When Porsche began developing an electric car it was putting a lot on the line. How does a company with the reputation for building, selling, and racing some of the fastest and most exciting cars on the road get into the electric car game? By focusing on every part of the car, as they have for every car before.
We assumed the steering would be good. Porsche is known for the superiority of their PDK transmission and electric power steering (EPS) over competitors. The PDK shifts in a blink. It’s somehow seamless but tactile. Their EPS has the most road feel of any available. Porsche pays attention to everything the driver touches or interacts with. The Taycan is no different. It’s steering is quick and communicative. The interior looks on-brand with a dash of the future thrown in. Instead of their traditional 5 round gauges there’s a curved display. In the center are two tablets. The rest of it is up to Porsche’s quality standards, looking and feeling a bit nicer than the competitor’s.

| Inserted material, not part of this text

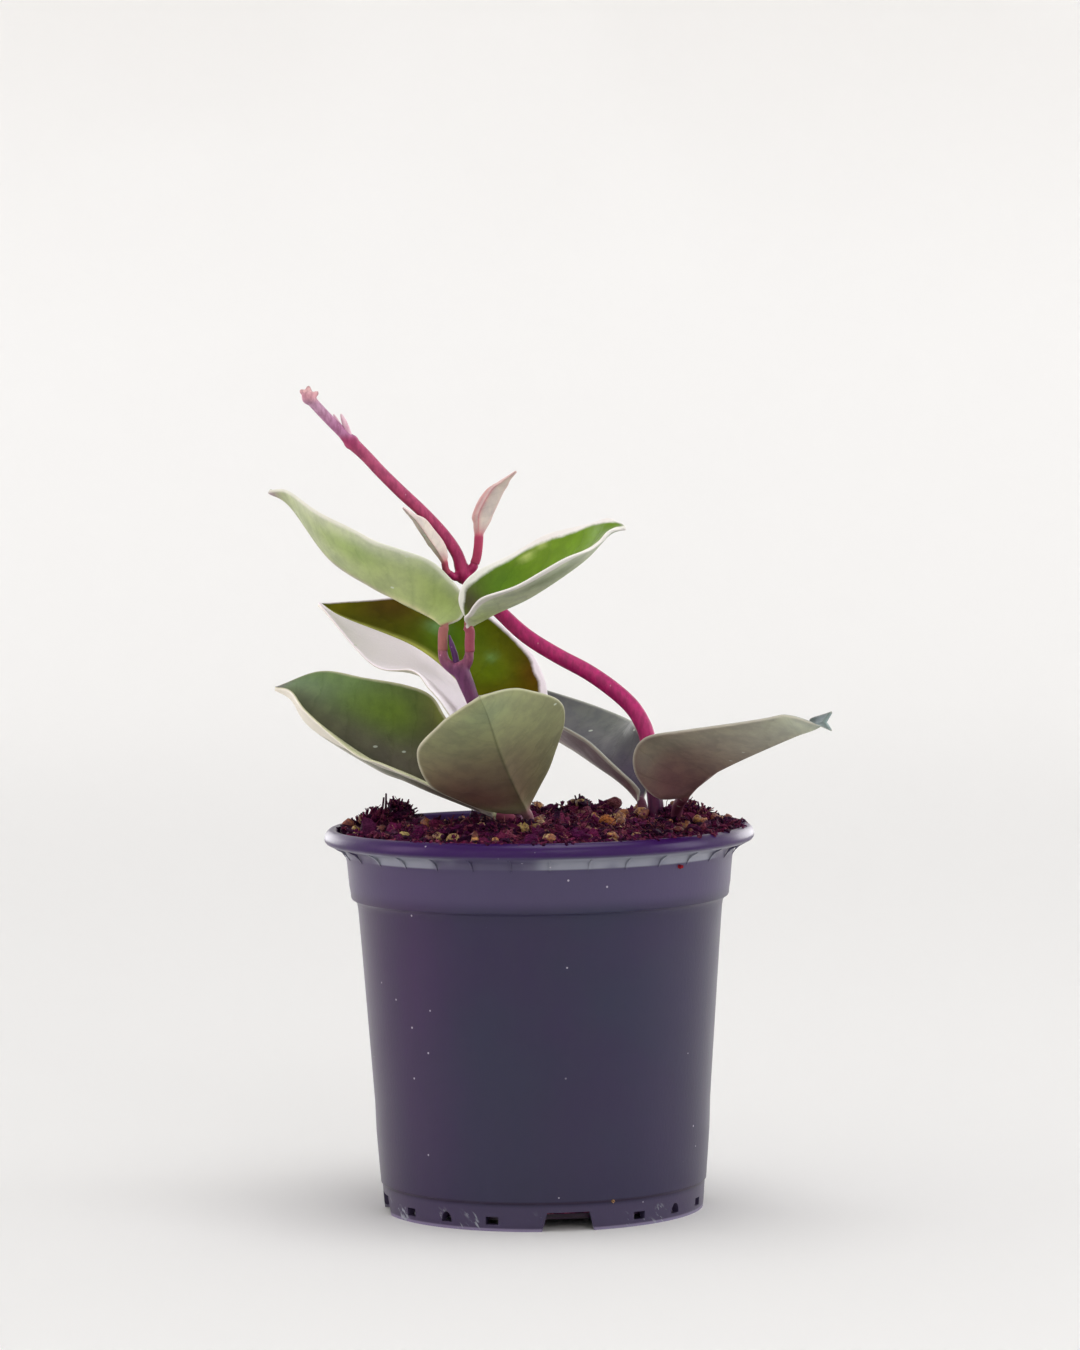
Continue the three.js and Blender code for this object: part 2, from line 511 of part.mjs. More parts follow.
function barkLump([x, y, z, radius], i) {
  const geometry = new THREE.IcosahedronGeometry(radius, 0);
  geometry.scale(1.15, 0.85, 0.9);
  geometry.rotateX(1.7 * i);
  geometry.rotateZ(2.3 * i + 0.4);
  geometry.translate(x, y, z);
  return solid(geometry);
}

// The plain hole that a stem or stalk stands in, along its straight lower end.
function stemHole(path, stemRadius) {
  const length = 20;
  const radius = stemRadius + MIX_GAP + 0.08;
  const geometry = new THREE.CylinderGeometry(radius, radius, length, 12);
  geometry.translate(0, length / 2 - MIX_GAP, 0);
  geometry.applyQuaternion(towards(v3(path[1]).sub(v3(path[0])).normalize()));
  geometry.translate(...path[0].slice(0, 3));
  return solid(geometry);
}

function makeMix() {
  const wall = INSIDE_WALL.slice(2, -1).reverse();
  const rings = [mixRing(37.9 - MIX_GAP - 0.1, FLOOR_TOP_Z + MIX_GAP)];
  for (const [r, z] of wall) rings.push(mixRing(r - MIX_GAP - 0.1, z));
  rings.push(mixRing(INSIDE_WALL[1][0] - MIX_GAP - 0.1, INSIDE_WALL[1][1]));
  for (const share of [1, ...MIX_RINGS]) rings.push(mixRing(share * MIX_TOP_RADIUS));
  let mix = skin(rings, fanCap);
  LUMPS.forEach((lump, i) => {
    mix = mix.add(barkLump(lump, i));
  });
  for (const turn of NOTCH_TURNS) mix = mix.subtract(notchBlock(turn, 0.4));
  for (const path of [LEFT_STEM, VINE]) mix = mix.subtract(stemHole(path, path[0][3]));
  for (const name of ["leaf_low_left", "leaf_low_front", "leaf_right_front", "leaf_right_back"]) {
    mix = mix.subtract(stemHole(LEAVES[name].stalk, LEAVES[name].stalkRadius));
  }
  return mix;
}

function makeLeftStem() {
  const branches = [...LEFT_STEM_FORKS, LEFT_SHOOT];
  return branches.reduce((made, path) => made.add(tube(path, 8)), tube(LEFT_STEM, 10));
}

function makeVine() {
  const withStubs = VINE_STUBS.reduce((made, path) => made.add(tube(path, 7)), tube(VINE, 9));
  return VINE_SWELLINGS.reduce((made, bud) => made.add(swelling(bud)), withStubs);
}

const paint = (color, roughness) => new THREE.MeshStandardMaterial({ color, roughness, metalness: 0 });
const POT_PLASTIC = paint(0x4b4558, 0.38);
const BARK = paint(0x3a1f22, 0.95);
const VINE_SKIN = paint(0xa23162, 0.5);
const STEM_SKIN = paint(0x75426a, 0.55);
const DARK_LEAF = paint(0x4d5f2c, 0.4);
const BRIGHT_LEAF = paint(0x6f8f2a, 0.4);
const PALE_LEAF = paint(0x8b9672, 0.5);
const YOUNG_LEAF = paint(0xcf9a92, 0.5);

const plant = new THREE.Group();
function put(name, made, material) {
  const mesh = new THREE.Mesh(geometryOf(made), material);
  mesh.name = name;
  plant.add(mesh);
}

put("pot", makePot(), POT_PLASTIC);
put("potting_mix", makeMix(), BARK);
put("left_stem", makeLeftStem(), STEM_SKIN);
put("right_vine", makeVine(), VINE_SKIN);
put("leaf_low_left", leaf(LEAVES.leaf_low_left, BLADE), DARK_LEAF);
put("leaf_low_front", leaf(LEAVES.leaf_low_front, BLADE), PALE_LEAF);
put("leaf_middle_back", leaf(LEAVES.leaf_middle_back, BLADE), DARK_LEAF);
put("leaf_top_left", leaf(LEAVES.leaf_top_left, BLADE), PALE_LEAF);
put("leaf_top_right", leaf(LEAVES.leaf_top_right, BLADE), BRIGHT_LEAF);
put("leaf_right_front", leaf(LEAVES.leaf_right_front, BLADE), PALE_LEAF);
put("leaf_right_back", leaf(LEAVES.leaf_right_back, BLADE), DARK_LEAF);
put("young_leaf_left", leaf(LEAVES.young_leaf_left, YOUNG_BLADE), YOUNG_LEAF);
put("young_leaf_right", leaf(LEAVES.young_leaf_right, YOUNG_BLADE), YOUNG_LEAF);

export default plant;
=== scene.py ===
# The looks of a potted krimson queen hoya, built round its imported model: the moulded pot, the loose
# potting mix, two rooted cuttings with their variegated leaves, a pale studio and the camera.
# Sizes and places are in millimetres unless a comment says otherwise, and make_piece turns them into
# Blender's metres. Colours are red, green and blue out of 255.
import math
import random

import bmesh
import bpy
from mathutils import Matrix, Vector, noise


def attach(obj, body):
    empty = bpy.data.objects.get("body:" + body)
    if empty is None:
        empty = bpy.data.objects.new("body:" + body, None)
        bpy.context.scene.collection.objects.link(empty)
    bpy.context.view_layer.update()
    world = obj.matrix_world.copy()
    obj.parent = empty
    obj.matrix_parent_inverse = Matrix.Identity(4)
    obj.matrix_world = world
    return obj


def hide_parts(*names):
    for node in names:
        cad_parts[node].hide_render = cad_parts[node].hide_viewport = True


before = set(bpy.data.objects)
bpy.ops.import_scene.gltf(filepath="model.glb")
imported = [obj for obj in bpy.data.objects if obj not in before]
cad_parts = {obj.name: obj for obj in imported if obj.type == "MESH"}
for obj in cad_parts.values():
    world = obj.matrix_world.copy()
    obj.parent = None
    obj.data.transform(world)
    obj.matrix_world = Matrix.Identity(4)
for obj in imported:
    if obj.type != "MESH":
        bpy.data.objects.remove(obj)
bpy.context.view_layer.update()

MM = 0.001
UP = Vector((0, 0, 1))

# Camera: where it stands, what it looks at, and how the photograph was framed.
CAMERA_AT = (0, -1200, 196)
CAMERA_AIM = (0.7, 0, 130.4)
CAMERA_FOCAL = 4925  # in pixels of a picture 1350 high
PICTURE_HEIGHT = 1350
CAMERA_ROLL = -0.013  # radians
SENSOR_WIDTH = 36

# Pot: radius and height of its outside, from the foot to the top of the lip, and of its inside.
POT_SIDES = 192
POT_OUTSIDE = [
    (38.9, 0.1), (39.0, 0), (39.15, 1.4), (39.27, 2.9), (39.5, 6.5), (39.6, 6.75), (39.87, 7.0),
    (40.25, 11.8), (40.8, 19), (41.06, 26.6), (41.9, 38.4), (42.75, 50.3), (43.7, 63.6), (44.5, 73.9),
    (44.75, 75.4), (45.3, 76.1), (46.0, 76.5), (46.2, 76.9), (46.35, 78.4), (46.6, 79.8), (46.85, 82.8),
    (47.0, 84.5), (47.15, 85.8), (47.35, 86.8), (47.7, 87.8), (48.4, 88.7), (49.6, 89.3), (51.2, 89.7),
    (52.0, 90.1), (52.4, 90.6), (52.5, 91.0), (52.45, 91.6), (52.3, 92.2), (52.0, 92.7), (51.6, 93.1),
    (51.2, 93.4), (50.8, 93.55), (50.4, 93.6),
]
POT_INSIDE = [
    (49.9, 93.4), (49.5, 93.15), (49.3, 92.9), (49.1, 92.4), (48.9, 91.8), (48.0, 89.5), (46.7, 87.2),
    (46.0, 85.6), (45.4, 78.3), (44.9, 76.9), (43.45, 75.6), (38.35, 7.5), (38.2, 5.0), (37.9, 3.6),
]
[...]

What about straight-line performance? Acceleration is practically a natural component of an electric car. With full torque available from 0 RPM they all feel a bit quick compared to a gas-burner. Even a BMW i3 feels quick. Dizzying acceleration is basically required of an EV at this price point. To stand out Porsche developed a battery and motor that’s able to dissipate heat better than the Tesla’s Model S. That allows the Taycan to make its 2.6 second run to 60MPH not just once or twice but over and over again until the battery is practically drained. This aligns with Porsches’ reputation of durability.